▸ RECORDED DATA
▼▼▼

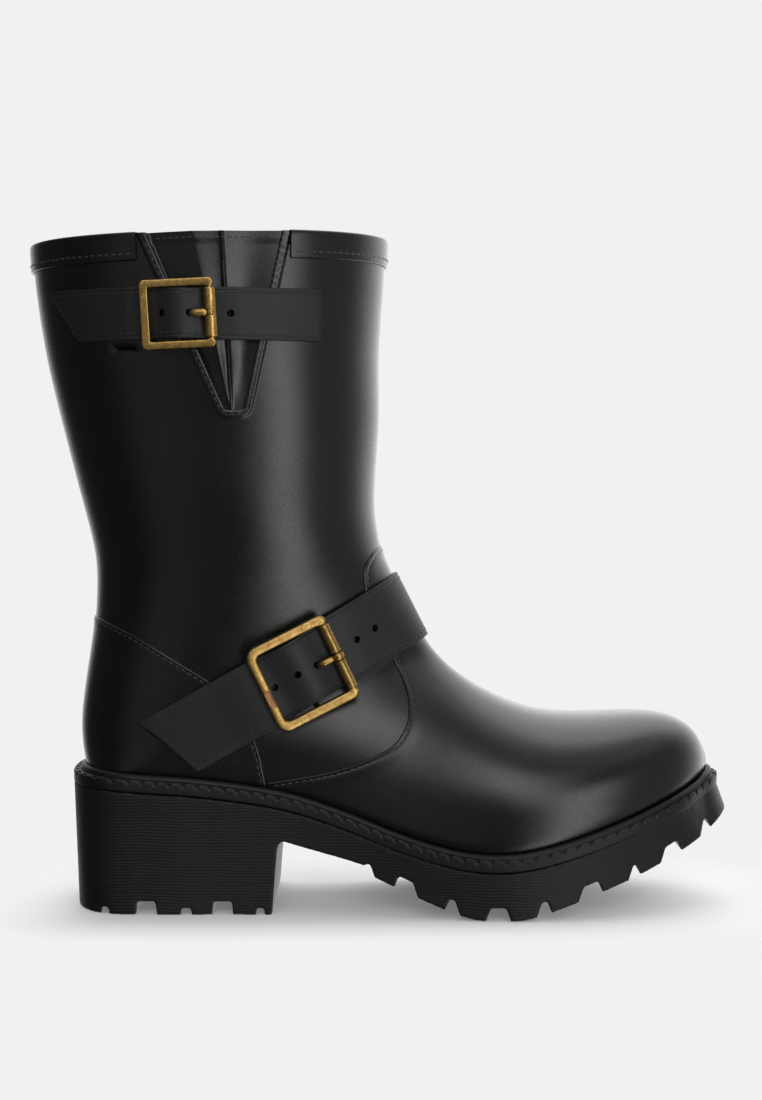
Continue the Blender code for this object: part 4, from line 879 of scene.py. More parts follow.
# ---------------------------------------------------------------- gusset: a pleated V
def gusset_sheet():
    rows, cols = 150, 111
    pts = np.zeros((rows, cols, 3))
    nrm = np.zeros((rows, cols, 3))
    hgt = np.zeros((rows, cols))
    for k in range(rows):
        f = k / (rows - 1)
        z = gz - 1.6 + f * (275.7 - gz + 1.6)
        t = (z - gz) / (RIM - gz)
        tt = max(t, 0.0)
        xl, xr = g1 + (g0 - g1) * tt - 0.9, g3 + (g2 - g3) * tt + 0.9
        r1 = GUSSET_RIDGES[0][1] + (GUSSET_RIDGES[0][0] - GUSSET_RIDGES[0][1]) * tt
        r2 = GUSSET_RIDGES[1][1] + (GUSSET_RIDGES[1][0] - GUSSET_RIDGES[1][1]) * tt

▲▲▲

▸ TASK GOAL
Reproduce the material exactly, with every line intact.

▸ THE ANSWER
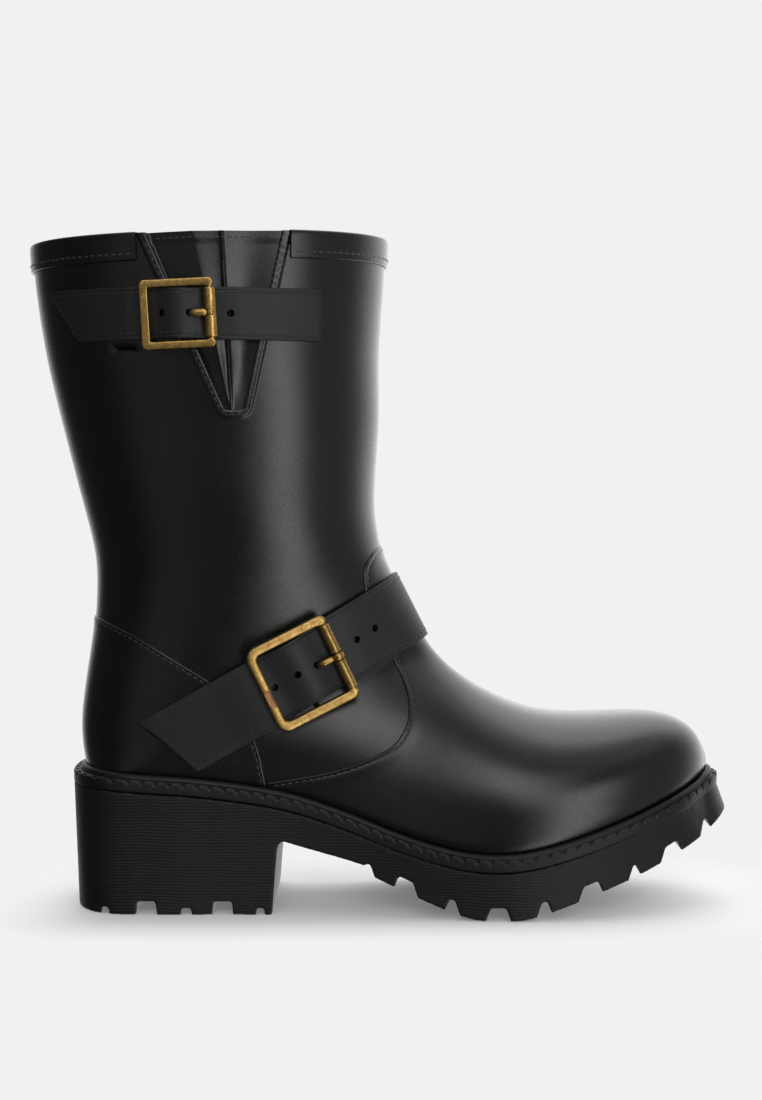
Continue the Blender code for this object: part 4, from line 879 of scene.py. More parts follow.
# ---------------------------------------------------------------- gusset: a pleated V
def gusset_sheet():
    rows, cols = 150, 111
    pts = np.zeros((rows, cols, 3))
    nrm = np.zeros((rows, cols, 3))
    hgt = np.zeros((rows, cols))
    for k in range(rows):
        f = k / (rows - 1)
        z = gz - 1.6 + f * (275.7 - gz + 1.6)
        t = (z - gz) / (RIM - gz)
        tt = max(t, 0.0)
        xl, xr = g1 + (g0 - g1) * tt - 0.9, g3 + (g2 - g3) * tt + 0.9
        r1 = GUSSET_RIDGES[0][1] + (GUSSET_RIDGES[0][0] - GUSSET_RIDGES[0][1]) * tt
        r2 = GUSSET_RIDGES[1][1] + (GUSSET_RIDGES[1][0] - GUSSET_RIDGES[1][1]) * tt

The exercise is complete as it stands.